Angola, Ethiopia, Mozambique, now Zimbabwe… In Africa*, where Marxism has gone famine has followed. “Property was confiscated” may not sound so bad but those three words were the death knell for millions. If farmers, black or white, know that if the reward for high production will be having their produce or their very farms stolen from them, why then they won’t produce much. Not exactly rocket science is it?

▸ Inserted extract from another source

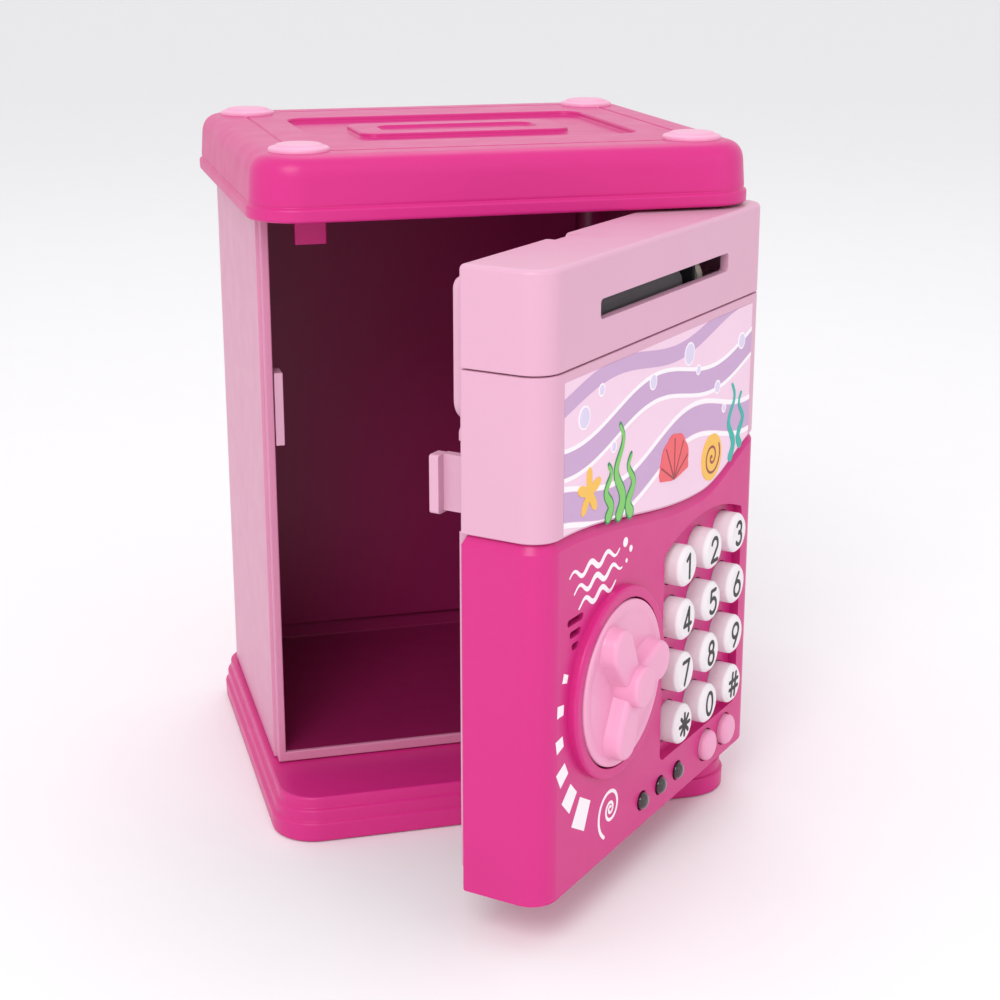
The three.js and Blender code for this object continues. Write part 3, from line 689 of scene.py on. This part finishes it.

Naturally, my assessment of the causes of famine is not shared by everybody, and I wouldn’t expect the BBC to talk as if it were. However the role of private property rights as a bulwark against famine is one of the major arguments kicking around the world poverty debate at the moment. Yet it came as no surprise that neither the interview with Dr Egziabher nor this analysis of why famine stalks Africa, nor this one of why Ethiopia faces another famine address the issue at all. The nearest we get is that the first story has a tiny, tiny mention of how under the “present terms of trade African agricultural exports command low prices and cannot compete on world markets.” Nice try but exactly wrong. Under the present ‘terms of trade’ i.e. the monstrous barriers to trade put up by the BBC’s beloved European Union, African exports are commanded to have artifically high prices, otherwise known as tariffs, in order to protect French farmers. That’s why Africans can’t compete on the world market.
Like my argument on insecure property rights being a cause of famine, the argument I have put forward on tariffs, while not universally accepted, is a major contender in the debate, put forward by people far more eminent than I with such force of evidence and logic that even deep-dyed anti-capitalists like Ken Livingstone have reconsidered their opinions. So don’t expect to hear much about it at the BBC.